# PROBLEM DESCRIPTION
Copy every line of the listing exactly.

# PROVIDED DATA

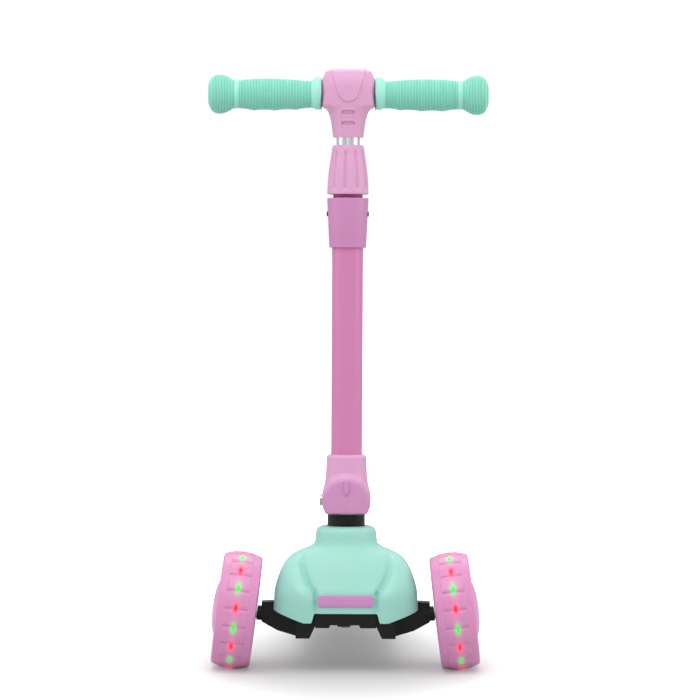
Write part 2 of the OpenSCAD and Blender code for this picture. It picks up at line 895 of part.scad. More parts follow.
// Threaded collet that the twist collar closes on the inner tube
module clamp_ring() {
    color(magenta)
    on_stem()
        difference() {
            translate([0, 0, sleeve_top - 9]) cylinder(r = thread_r, h = 9 + ring_h + thread_h);
            translate([0, 0, sleeve_top - 10]) cylinder(r = inner_r + run_gap, h = far);
            // slits that let it close
            for (turn = [0, 90])
                rotate([0, 0, 45 + turn])
                    block([-20, -0.8, twist_z + 8], [20, 0.8, twist_z + far]);
        }
}

module twist_collar() {
    flute_r = 4.2;
    lean = atan((twist_r_low - twist_r_top) / twist_h);
    color(light_pink)
    on_stem()
        difference() {
            translate([0, 0, twist_z]) cylinder(r1 = twist_r_low, r2 = twist_r_top, h = twist_h);
            translate([0, 0, twist_z - 1]) cylinder(r = thread_r + run_gap, h = thread_h + 1.5);
            translate([0, 0, twist_z - 1]) cylinder(r = inner_r + side_gap, h = far);
            for (i = [0 : 9])
                rotate([0, 0, i * 36 - 98])
                    translate([twist_r_low + flute_r - 1.3, 0, twist_z])
                        rotate([0, -lean, 0]) {
                            translate([0, 0, 8]) sphere(r = flute_r);
                            translate([0, 0, 8]) cylinder(r = flute_r, h = twist_h - 18);
                            translate([0, 0, twist_h - 10]) sphere(r = flute_r);
                        }
        }
}

// ---- Handlebar ----

module inner_tube() {
    color(silver)
    on_stem()
        difference() {
            translate([0, 0, inner_low]) cylinder(r = inner_r, h = bar_z - bar_r - 1 - inner_low);
            translate([0, 0, inner_low - 1]) cylinder(r = inner_r - 2.4, h = far);
            // guide groove down the front
            translate([0, -inner_r - 1, inner_low - 1]) cylinder(r = groove_r, h = far);
        }
}

module bar_tube() {
    color(silver)
    on_stem()
        translate([0, 0, bar_z])
            difference() {
                x_bar(bar_r, bar_len - 12);
                x_bar(bar_r - 1.6, bar_len);
            }
}

// The T-cap's outline seen from the front
module cap_outline() {
    polygon([[-15.5, cap_low], [15.5, cap_low], [20.2, cap_shoulder - 4], [cap_half_w, cap_shoulder],
        [cap_half_w, bar_z + 12], [21.5, cap_crown], [-21.5, cap_crown], [-cap_half_w, bar_z + 12],
        [-cap_half_w, cap_shoulder], [-20.2, cap_shoulder - 4]]);
}

// The T-cap's outline seen from the side
module cap_side() {
    union() {
        translate([0, bar_z + 6]) rounded(2 * cap_depth, 2 * (cap_crown - bar_z - 6), 12);
        polygon([[-15.5, cap_low], [15.5, cap_low], [cap_depth, cap_shoulder], [-cap_depth, cap_shoulder]]);
    }
}

module cap_body() {
    difference() {
        intersection() {
            xz_plate(-40, 40) cap_outline();
            yz_plate(100) cap_side();
        }
        translate([0, 0, cap_low - 1]) cylinder(r = inner_r, h = bar_z - bar_r - cap_low);
        translate([0, 0, bar_z]) x_bar(bar_r, far);
    }
}

module cap_front() {
    color(light_pink)
    on_stem()
        difference() {
            union() {
                intersection() {
                    cap_body();
                    block([-50, -50, cap_low - 5], [50, 0, cap_crown + 5]);
                }
                // raised shield
                xz_plate(-cap_depth - 1, -cap_depth + 2)
                    polygon([[-15, bar_z + 18], [-9.7, bar_z + 6], [-4, bar_z - 5.5], [0, bar_z - 7],
                        [4, bar_z - 5.5], [9.7, bar_z + 6], [15, bar_z + 18]]);
            }
            // two sunk slots
            for (drop = [19, 30.2])
                translate([0, 0, bar_z - drop]) xz_plate(-40, -16.2) rounded(14.4, 4.8, 2.3);
            for (side = [-1, 1])
                translate([side * 15, 0, bar_z + 15]) rotate([90, 0, 0]) cylinder(r = 1.6, h = 10);
        }
}

module cap_rear() {
    color(light_pink)
    on_stem()
        difference() {
            intersection() {
                cap_body();
                block([-50, 0, cap_low - 5], [50, 50, cap_crown + 5]);
            }
            for (side = [-1, 1])
                translate([side * 15, 0, bar_z + 15]) rotate([-90, 0, 0]) {
                    cylinder(r = 1.6, h = 40);
                    translate([0, 0, 10]) cylinder(r = 3.2, h = 40);
                }
        }
}

module cap_screws() {
    color(steel)
    on_stem()
        for (side = [-1, 1])
            translate([side * 15, 0, bar_z + 15]) rotate([-90, 0, 0])
                union() {
                    translate([0, 0, -9]) cylinder(r = 1.6, h = 19);
                    translate([0, 0, 10]) cylinder(r = 3.1, h = 2.4);
                }
}

module grip() {
    span = grip_end - grip_start;
    knob = grip_end - 27;
    rotate([0, 90, 0])
        rotate_extrude()
            polygon([[bar_r, grip_start], [16.3, grip_start], [16.3, grip_start + 5],
                [14, grip_start + 7], [15.6, grip_start + 0.22 * span], [16.7, grip_start + 0.42 * span],
                [16, grip_start + 0.6 * span], [14.6, knob - 3], [14.6, knob], [17.6, knob + 3],
                [19.6, knob + 9], [20.4, knob + 14], [19.8, knob + 20], [17, knob + 25], [13, knob + 27],
                [0, knob + 27], [0, grip_end - 6], [bar_r, grip_end - 6]]);
}

module grip_left() {
    color([0.56, 0.88, 0.79])
    on_stem() translate([0, 0, bar_z]) mirror([1, 0, 0]) grip();
}

module grip_right() {
    color([0.56, 0.88, 0.79])
    on_stem() translate([0, 0, bar_z]) grip();
}

module bar_rings() {
    color([0.35, 0.42, 0.50])
    on_stem()
        translate([0, 0, bar_z])
            for (side = [-1, 1])
                difference() {
                    x_rod(15.6, side < 0 ? -grip_start : cap_half_w, side < 0 ? -cap_half_w : grip_start);
                    x_bar(bar_r, far);
                }
}

deck_frame();
grip_mat();
nose_frame();
frame_bolts();
nose_cover();
badge();
neck_post();
knuckle();
king_bolt();
king_nut();
king_bushes();
rear_axle();
rear_axle_nut();
brake_pin();
truck_beam();
axle_shafts();
axle_nuts();
tyre_left();
core_left();
hub_cap_left();
red_lights_left();
green_lights_left();
bearings_left();
spacer_left();
tyre_right();
core_right();
hub_cap_right();
red_lights_right();
green_lights_right();
bearings_right();
spacer_right();
rear_tyre();
rear_core();
rear_bearings();
rear_spacer();
brake_fender();
stem_tube();
fold_fork();
fold_housing();
upper_sleeve();
sleeve_screws();
clamp_ring();
hinge_bolt();
hinge_nut();
lever_pin();
release_pad();
lock_lever();
twist_collar();
inner_tube();
bar_tube();
cap_front();
cap_rear();
grip_left();
grip_right();
bar_rings();
cap_screws();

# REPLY
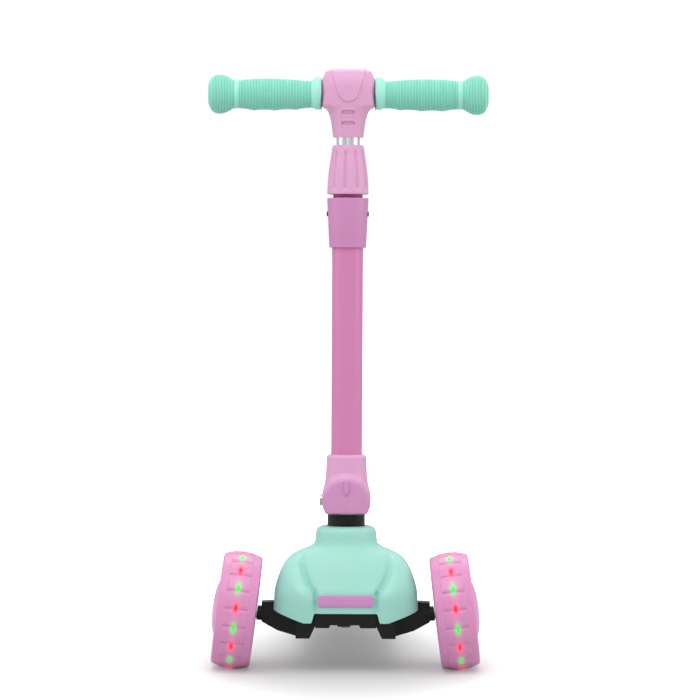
Write part 2 of the OpenSCAD and Blender code for this picture. It picks up at line 895 of part.scad. More parts follow.
// Threaded collet that the twist collar closes on the inner tube
module clamp_ring() {
    color(magenta)
    on_stem()
        difference() {
            translate([0, 0, sleeve_top - 9]) cylinder(r = thread_r, h = 9 + ring_h + thread_h);
            translate([0, 0, sleeve_top - 10]) cylinder(r = inner_r + run_gap, h = far);
            // slits that let it close
            for (turn = [0, 90])
                rotate([0, 0, 45 + turn])
                    block([-20, -0.8, twist_z + 8], [20, 0.8, twist_z + far]);
        }
}

module twist_collar() {
    flute_r = 4.2;
    lean = atan((twist_r_low - twist_r_top) / twist_h);
    color(light_pink)
    on_stem()
        difference() {
            translate([0, 0, twist_z]) cylinder(r1 = twist_r_low, r2 = twist_r_top, h = twist_h);
            translate([0, 0, twist_z - 1]) cylinder(r = thread_r + run_gap, h = thread_h + 1.5);
            translate([0, 0, twist_z - 1]) cylinder(r = inner_r + side_gap, h = far);
            for (i = [0 : 9])
                rotate([0, 0, i * 36 - 98])
                    translate([twist_r_low + flute_r - 1.3, 0, twist_z])
                        rotate([0, -lean, 0]) {
                            translate([0, 0, 8]) sphere(r = flute_r);
                            translate([0, 0, 8]) cylinder(r = flute_r, h = twist_h - 18);
                            translate([0, 0, twist_h - 10]) sphere(r = flute_r);
                        }
        }
}

// ---- Handlebar ----

module inner_tube() {
    color(silver)
    on_stem()
        difference() {
            translate([0, 0, inner_low]) cylinder(r = inner_r, h = bar_z - bar_r - 1 - inner_low);
            translate([0, 0, inner_low - 1]) cylinder(r = inner_r - 2.4, h = far);
            // guide groove down the front
            translate([0, -inner_r - 1, inner_low - 1]) cylinder(r = groove_r, h = far);
        }
}

module bar_tube() {
    color(silver)
    on_stem()
        translate([0, 0, bar_z])
            difference() {
                x_bar(bar_r, bar_len - 12);
                x_bar(bar_r - 1.6, bar_len);
            }
}

// The T-cap's outline seen from the front
module cap_outline() {
    polygon([[-15.5, cap_low], [15.5, cap_low], [20.2, cap_shoulder - 4], [cap_half_w, cap_shoulder],
        [cap_half_w, bar_z + 12], [21.5, cap_crown], [-21.5, cap_crown], [-cap_half_w, bar_z + 12],
        [-cap_half_w, cap_shoulder], [-20.2, cap_shoulder - 4]]);
}

// The T-cap's outline seen from the side
module cap_side() {
    union() {
        translate([0, bar_z + 6]) rounded(2 * cap_depth, 2 * (cap_crown - bar_z - 6), 12);
        polygon([[-15.5, cap_low], [15.5, cap_low], [cap_depth, cap_shoulder], [-cap_depth, cap_shoulder]]);
    }
}

module cap_body() {
    difference() {
        intersection() {
            xz_plate(-40, 40) cap_outline();
            yz_plate(100) cap_side();
        }
        translate([0, 0, cap_low - 1]) cylinder(r = inner_r, h = bar_z - bar_r - cap_low);
        translate([0, 0, bar_z]) x_bar(bar_r, far);
    }
}

module cap_front() {
    color(light_pink)
    on_stem()
        difference() {
            union() {
                intersection() {
                    cap_body();
                    block([-50, -50, cap_low - 5], [50, 0, cap_crown + 5]);
                }
                // raised shield
                xz_plate(-cap_depth - 1, -cap_depth + 2)
                    polygon([[-15, bar_z + 18], [-9.7, bar_z + 6], [-4, bar_z - 5.5], [0, bar_z - 7],
                        [4, bar_z - 5.5], [9.7, bar_z + 6], [15, bar_z + 18]]);
            }
            // two sunk slots
            for (drop = [19, 30.2])
                translate([0, 0, bar_z - drop]) xz_plate(-40, -16.2) rounded(14.4, 4.8, 2.3);
            for (side = [-1, 1])
                translate([side * 15, 0, bar_z + 15]) rotate([90, 0, 0]) cylinder(r = 1.6, h = 10);
        }
}

module cap_rear() {
    color(light_pink)
    on_stem()
        difference() {
            intersection() {
                cap_body();
                block([-50, 0, cap_low - 5], [50, 50, cap_crown + 5]);
            }
            for (side = [-1, 1])
                translate([side * 15, 0, bar_z + 15]) rotate([-90, 0, 0]) {
                    cylinder(r = 1.6, h = 40);
                    translate([0, 0, 10]) cylinder(r = 3.2, h = 40);
                }
        }
}

module cap_screws() {
    color(steel)
    on_stem()
        for (side = [-1, 1])
            translate([side * 15, 0, bar_z + 15]) rotate([-90, 0, 0])
                union() {
                    translate([0, 0, -9]) cylinder(r = 1.6, h = 19);
                    translate([0, 0, 10]) cylinder(r = 3.1, h = 2.4);
                }
}

module grip() {
    span = grip_end - grip_start;
    knob = grip_end - 27;
    rotate([0, 90, 0])
        rotate_extrude()
            polygon([[bar_r, grip_start], [16.3, grip_start], [16.3, grip_start + 5],
                [14, grip_start + 7], [15.6, grip_start + 0.22 * span], [16.7, grip_start + 0.42 * span],
                [16, grip_start + 0.6 * span], [14.6, knob - 3], [14.6, knob], [17.6, knob + 3],
                [19.6, knob + 9], [20.4, knob + 14], [19.8, knob + 20], [17, knob + 25], [13, knob + 27],
                [0, knob + 27], [0, grip_end - 6], [bar_r, grip_end - 6]]);
}

module grip_left() {
    color([0.56, 0.88, 0.79])
    on_stem() translate([0, 0, bar_z]) mirror([1, 0, 0]) grip();
}

module grip_right() {
    color([0.56, 0.88, 0.79])
    on_stem() translate([0, 0, bar_z]) grip();
}

module bar_rings() {
    color([0.35, 0.42, 0.50])
    on_stem()
        translate([0, 0, bar_z])
            for (side = [-1, 1])
                difference() {
                    x_rod(15.6, side < 0 ? -grip_start : cap_half_w, side < 0 ? -cap_half_w : grip_start);
                    x_bar(bar_r, far);
                }
}

deck_frame();
grip_mat();
nose_frame();
frame_bolts();
nose_cover();
badge();
neck_post();
knuckle();
king_bolt();
king_nut();
king_bushes();
rear_axle();
rear_axle_nut();
brake_pin();
truck_beam();
axle_shafts();
axle_nuts();
tyre_left();
core_left();
hub_cap_left();
red_lights_left();
green_lights_left();
bearings_left();
spacer_left();
tyre_right();
core_right();
hub_cap_right();
red_lights_right();
green_lights_right();
bearings_right();
spacer_right();
rear_tyre();
rear_core();
rear_bearings();
rear_spacer();
brake_fender();
stem_tube();
fold_fork();
fold_housing();
upper_sleeve();
sleeve_screws();
clamp_ring();
hinge_bolt();
hinge_nut();
lever_pin();
release_pad();
lock_lever();
twist_collar();
inner_tube();
bar_tube();
cap_front();
cap_rear();
grip_left();
grip_right();
bar_rings();
cap_screws();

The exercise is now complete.